Remediation direction
Implement PHI-aware logging middleware in Next.js that redacts 18 HIPAA identifiers before any third-party service ingestion. Configure React component unmounting to explicitly clear PHI from all client-side storage. Establish Vercel environment variable encryption for all PHI-related keys and implement runtime validation. Create separate API endpoints for health data with additional encryption layers and audit logging. Develop automated breach detection through PHI pattern scanning in outgoing traffic and error logs. Build WCAG 2.2 AA compliant health data interfaces with proper focus management, screen reader announcements, and keyboard navigation for all critical functions.

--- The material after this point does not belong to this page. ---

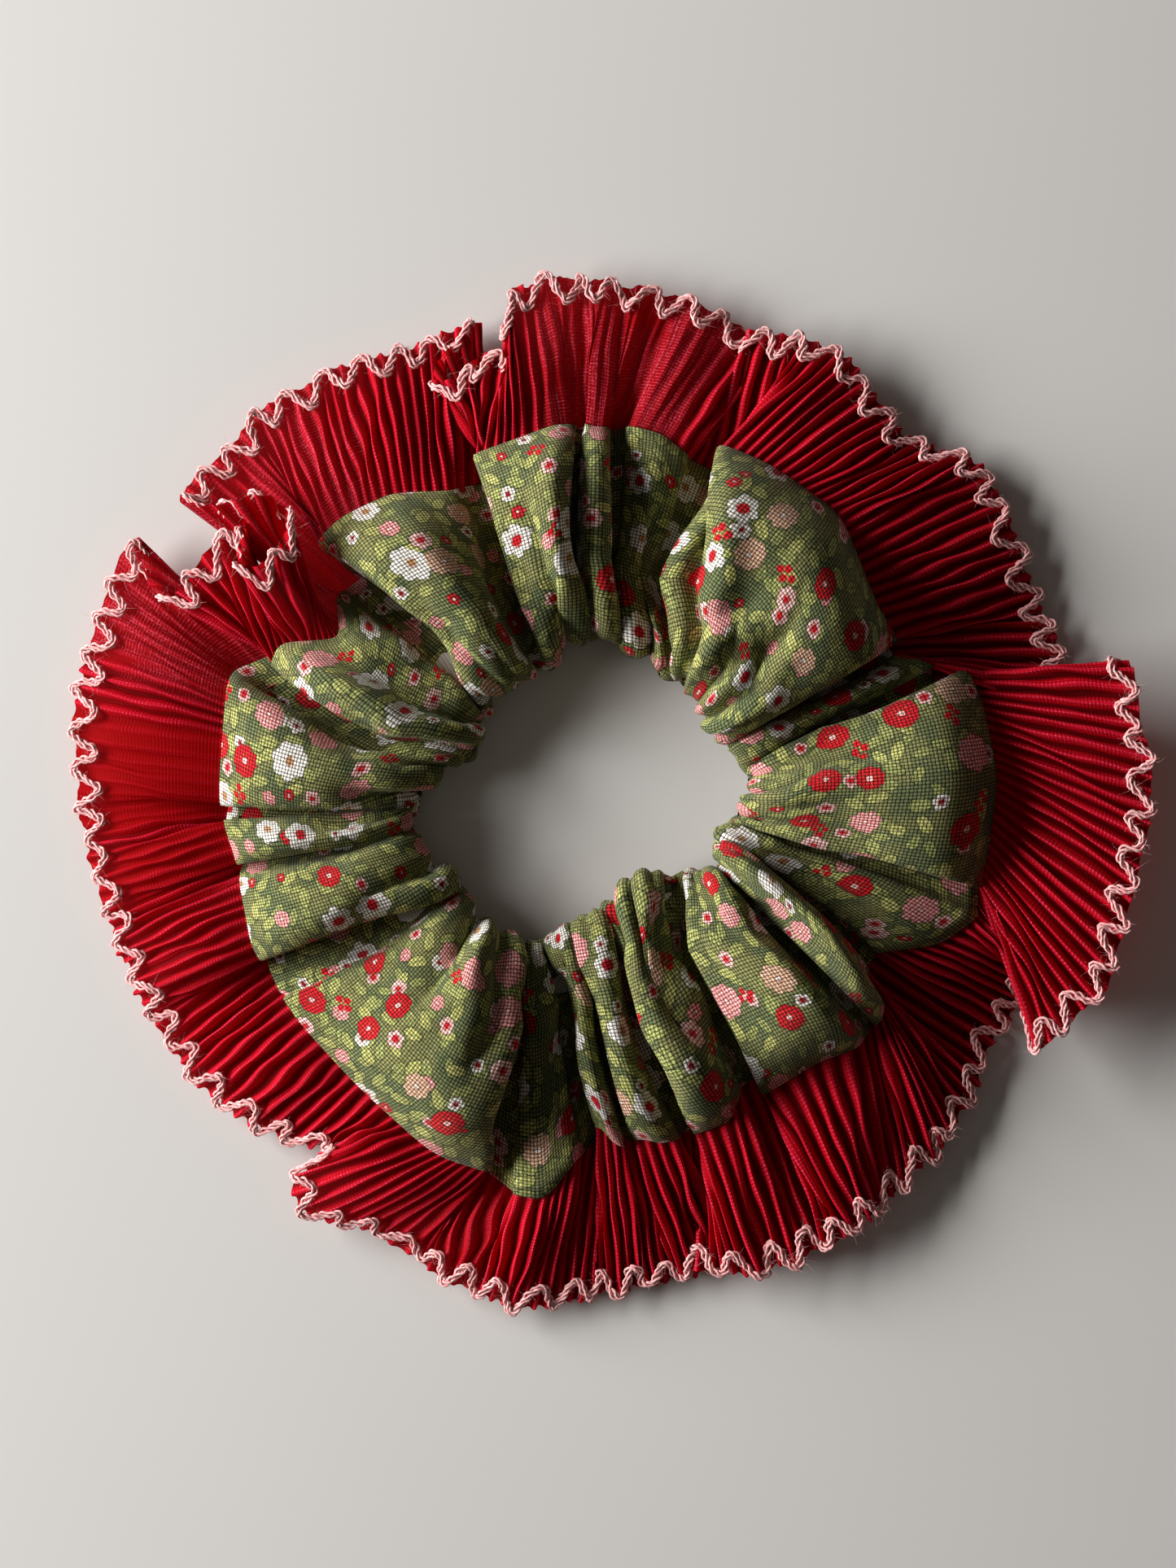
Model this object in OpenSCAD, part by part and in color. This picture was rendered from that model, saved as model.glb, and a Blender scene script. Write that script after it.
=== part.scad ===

Operational considerations
Engineering teams must maintain PHI data flow diagrams mapping all touchpoints from ingestion to deletion, required for OCR audit responses. Compliance leads should establish quarterly technical control testing simulating emergency scenarios like DDoS attacks or database corruption. Implement automated monitoring for PHI in unexpected locations using regular expression patterns for common health identifiers. Develop breach notification playbooks integrated with engineering alert systems to meet HITECH's 60-day notification deadline. Budget for third-party penetration testing specifically targeting health data interfaces, with remediation tracking in compliance management platforms. Train frontend developers on HIPAA-compliant error handling that rarely exposes PHI in user-facing messages.